When compared to the expensive physical border wall Trump is so keen on, a virtual one laden with high-tech features might seem like an appealing option: a more efficient, responsive, and humane way to address the president’s border-security fixation. At least, that’s how some Democrats presented the idea in their “smart, effective” border security proposal from January.

But civil liberty groups and academics who have studied the effects of border surveillance are raising alarm—pointing to the inefficacy of past surveillance initiatives and the heightened potential for abuses and migrant deaths as a result of such approaches in the future.

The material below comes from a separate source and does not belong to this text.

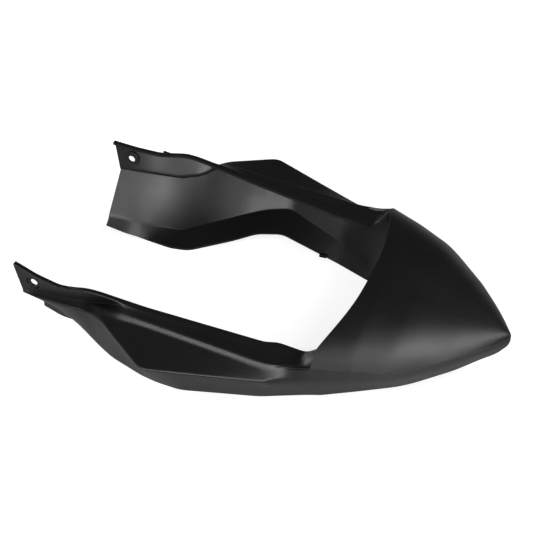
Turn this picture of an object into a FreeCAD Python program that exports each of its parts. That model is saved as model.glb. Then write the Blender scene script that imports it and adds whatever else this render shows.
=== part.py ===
import FreeCAD, Part
import os
from FreeCAD import Vector

# Tail fairing of a sports motorcycle: one moulded shell of black ABS.
# Two arms run forward on either side of the seat and carry one bolt hole each.
# Behind the seat they join in a low hump that ends in a blunt tail.
# The hollow side is underneath, and the shell rests on its lower edges.
#
# Sizes are in millimetres. A station is a distance behind the tips of the arms.
# An edge is given by stations with shares of the half width and of the height.

# Overall sizes: half the width over the wings, and the height of the arm tips
HALF_WIDTH = 192.8
HEIGHT = 99.0

# Moulding
WALL = 3.0
LIP_FRONT = 6.0
LIP_REAR = 6.5
LIP_END = 0.8
LIP_DROP = 0.5
BEAD = 0.8
# The end of each arm is this much thinner on both sides, where the hump's wall takes it up
TUCK = 0.3

# Lengths of the zones along the shell, from the arm tips to the tail
TIP_TO_ARCH = 26.0
ARCH_TO_DIP = 28.0
DIP_TO_RISE = 14.0
RISE_TO_PEAK = 17.0
PEAK_TO_FALL = 14.0
FALL_TO_RIDGE = 7.0
RIDGE_TO_FLARE = 18.0
FLARE_TO_SHOULDER = 26.0
SHOULDER_TO_WING = 22.0
WING_TO_KNEE = 28.0
KNEE_TO_STEP = 73.0
STEP_RUN = 9.0
STEP_TO_CREASE_END = 5.0
CREASE_FADE = 12.0
FADE_TO_RAMP = 14.0
RAMP_RUN = 14.5
HUMP_LENGTH = 165.5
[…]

The first bit of pushback comes from a recent paper published in the Journal of Borderland Studies by Geoffrey Alan Boyce, the academic director of the Earlham College Border Studies Program in Tuscon, Arizona, and geographers Samuel N. Chambers and Sarah Launius. In it, the authors used GIS to model the effect of a 2006 surveillance initiative called SBInet (Secure Border Initiative). This was the smart wall of its era—an elaborate security system for the border that boasted a network of ground sensors, watch towers, roving patrols, and aerial and marine surveillance that siphoned communication about illegal crossers to Border Patrol agents.

But this version of the “virtual wall” was discontinued in 2011 because it was found to be ineffective and badly implemented. As the Washington Post reported in 2010, previous similar efforts had also failed:

SBInet is the federal government's third attempt to secure the border with technology. Between 1998 and 2005, it spent $429 million on earlier surveillance initiatives that were so unreliable that only 1 percent of alarms led to arrests.

Per the paper by Boyce et al, there were tragic human costs also associated with this $1 billion high-tech barrier. The researchers compared the geography of human remains—bodies of migrants who died crossing the border—with the range of the SBInet apparatus. After the surveillance initiative went into effect, migrants appeared to have attempted to cross the border via more rugged and circuitous pathways. In The Hill, the authors recently summarized their findings, arguing that the virtual wall may have contributed to migrant deaths:

We found a meaningful and measurable shift in the location of human remains toward routes of travel outside the visual range of the SBInet system, routes that simultaneously required much greater physical exertion, thus increasing peoples’ vulnerability to injury, isolation, dehydration, hyperthermia and exhaustion.

Our research findings show that in addition to its monetary cost and its questionable operational efficacy, the “smart border” technology presently being promoted by the Democratic congressional leadership contributes to deadly outcomes.

Still, the appetite for taking border security high-tech has not waned: Private companies have entered the arena (including one headed by Palmer Luckey, founder of the virtual-reality firm Oculus)—hoping to cash in on government contracts. And some defense professionalsmaintain that sensors and scanners are key to effective border control.

And now the heightened interest from Democrats in Congress has concerned privacy advocates. In a recent letter to Congress, several civil liberties organizations, including the American Civil Liberties Union (ACLU) and the Electronic Frontier Foundation (EFF), raised their own concerns about measures mentioned in the recent Democratic proposal (which may or may not appear in the same form in the deal agreed upon in Congress). Computerized risk-assessment programs that scan motorists and cargo at or near the border, these advocates say, may lead to racial profiling. Expansions in drone and marine surveillance may capture the faces of anyone who lives or works in the vicinity, not just undocumented migrants, and license-plate readers would track their movements over time. Unregulated biometric surveillance technology such as iris sensors are already being piloted at the border. A foray into facial recognition, if that is included, could unfairly target communities of color, for whom this technology is less reliable.

Without proper safeguards in place that determine how the data gathered by these technologies is used, stored, and shared, these groups discourage funding a smart wall. “We know that the border is often a testing ground for surveillance technology that is later deployed throughout the United States,” they write. “Ubiquitous surveillance technology poses a serious threat to human rights and constitutional liberties.”

There’s a bigger question here, as journalist (and former CityLab contributor) Daniel Denvir points out in a recent New York Times op-ed. Illegal border entries overall are at historic lows, even though the apprehensions of families who cross the border and turn themselves in to seek asylum has increased. “Why, if there isn’t truly a crisis on the border, do the Democrats continue to invoke the need for more ‘border security’?”

The roots of this bipartisan reverence for the notion of border security, Denvir suggests, lie in trying to balance interests of two widely different political constituencies that have only split further apart in the last few years. Calling a package of surveillance features a “smart wall” just adds a layer of technological solutionism to an approach that may risk exacerbating a real problem at the border—a humanitarian one.